Perturbation of linear Operator Let $X$ be a Banachspace. And $L: X \to X$ a linear bounded Operator. Given $ \varepsilon > 0$  i want to find $\lambda>0 $  such that $\| \lambda I - L \| \le \varepsilon $. Using the Standard Norm for linear Operators.  Is this possible? 
 A: Suppose that to each $ \epsilon >0$ there is $\lambda ( \epsilon)>0$ such that
$||\lambda ( \epsilon)I-L|| \le \epsilon$. Then, for each $n \in  \mathbb N$ there is $\lambda_n >0$ such that
(*) $||\lambda_n I-L|| \le 1/n$.
From $| \lambda_n|=|| \lambda_nI-L+L|| \le || \lambda_nI-L||+ ||L|| \le 1/n+||L|| \le 1+||L||$ we see that $( \lambda_n)$ is bounded. Therefore we can  , without loss of generality, assume that $( \lambda_n)$ converges. Let $\lambda_0$ the limit of this sequence.
Now, from (*) with $ n \to \infty$, we get:
$$L= \lambda_0I.$$
Consequence: an operator $L$ has your above property $ \iff L$ is of the form $\lambda_0I.$
A: The following generalisation of my answer above might be of some interest. The proof should be clear.
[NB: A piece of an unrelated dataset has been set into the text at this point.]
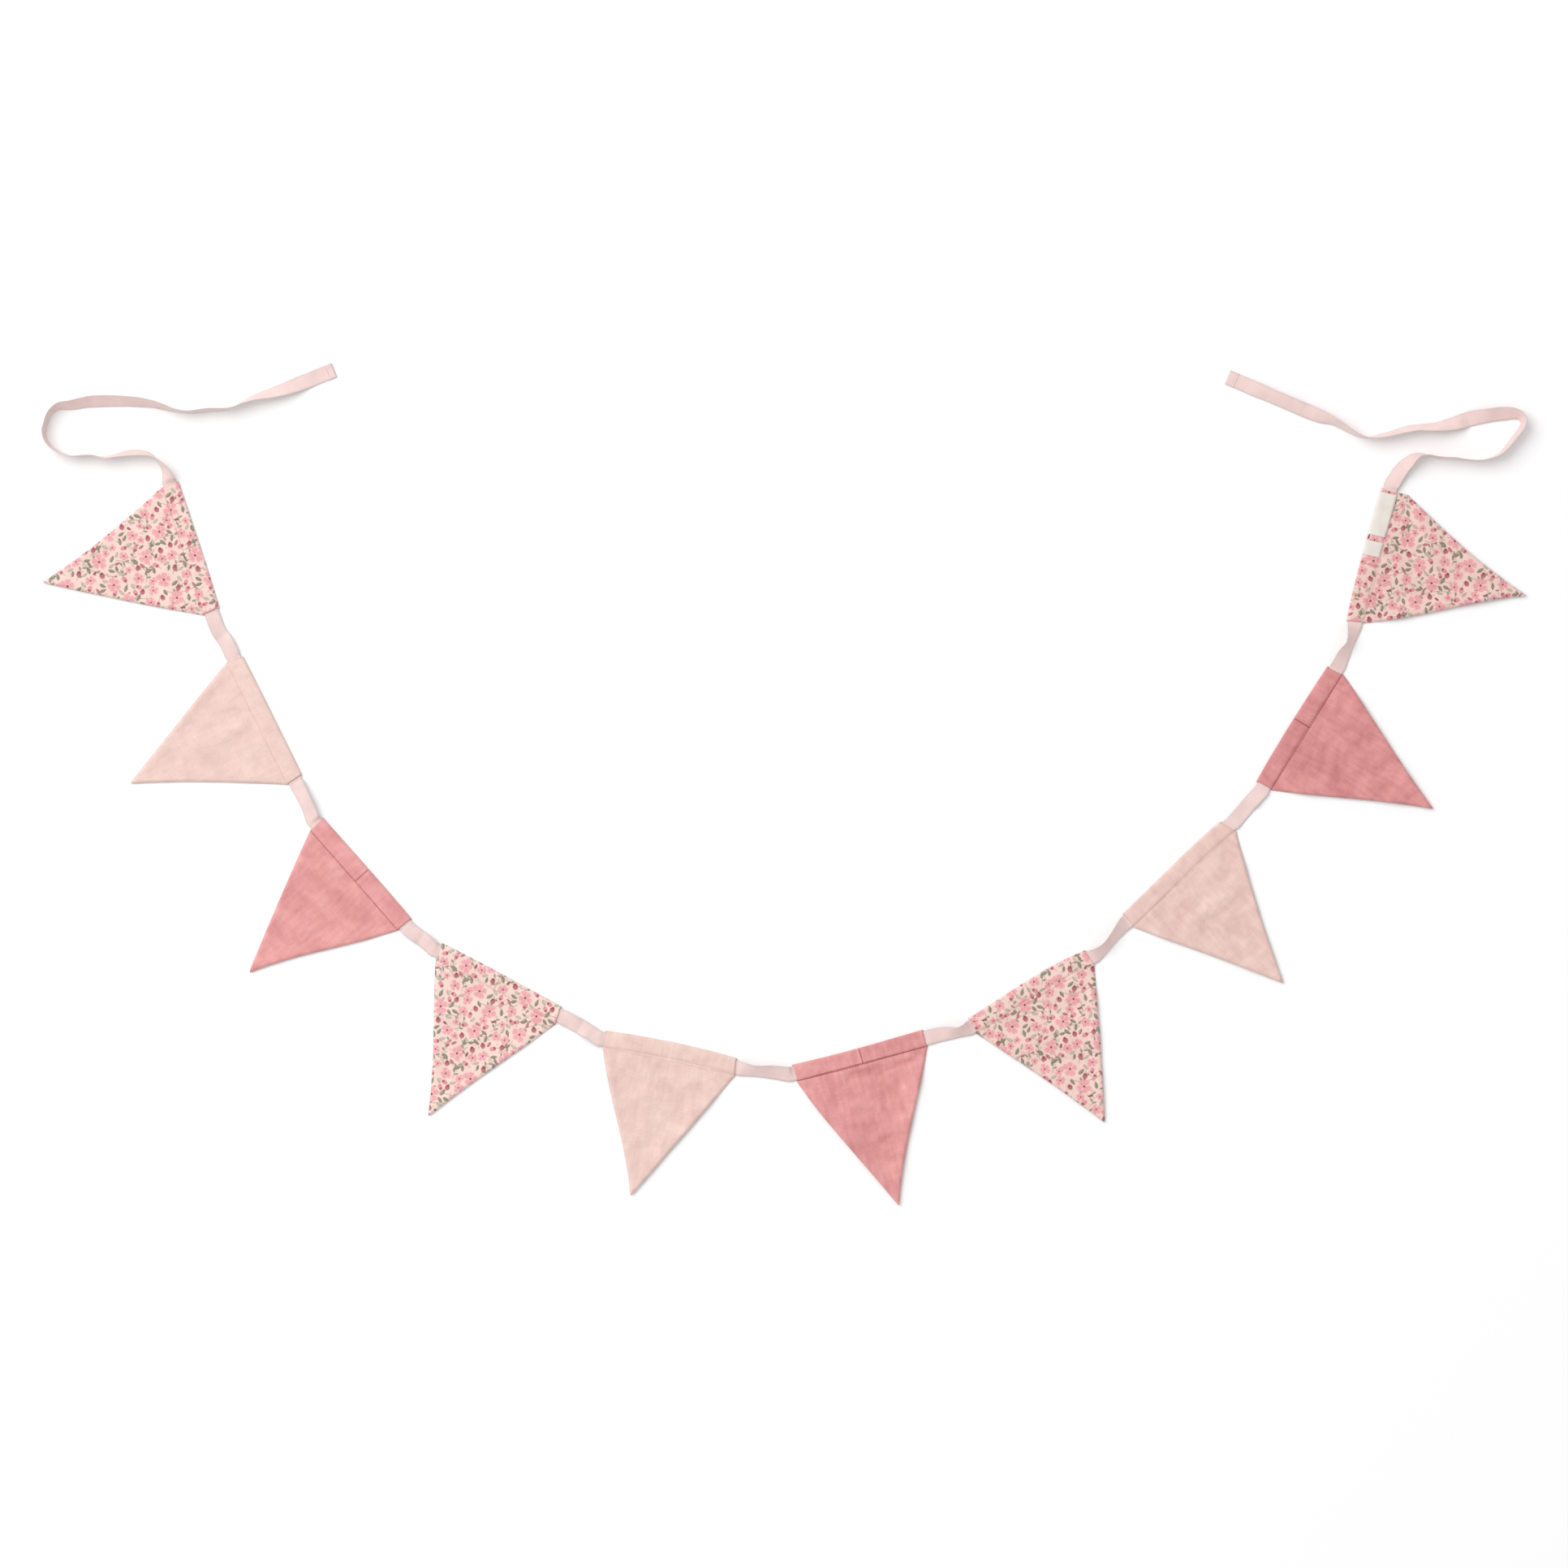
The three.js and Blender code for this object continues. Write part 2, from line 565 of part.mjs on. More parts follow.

Let $E$ be a normed space over $\mathbb K= \mathbb R$ or $\mathbb K= \mathbb C$. For $x,y \in E$ the follwing assertions are equivalent:
$(1)$ for each $ \epsilon >0$ there is $\lambda \in \mathbb K$ with $|| \lambda x-y|| \le \epsilon$;
$(2)$ $x$and $y$ are linearly dependent.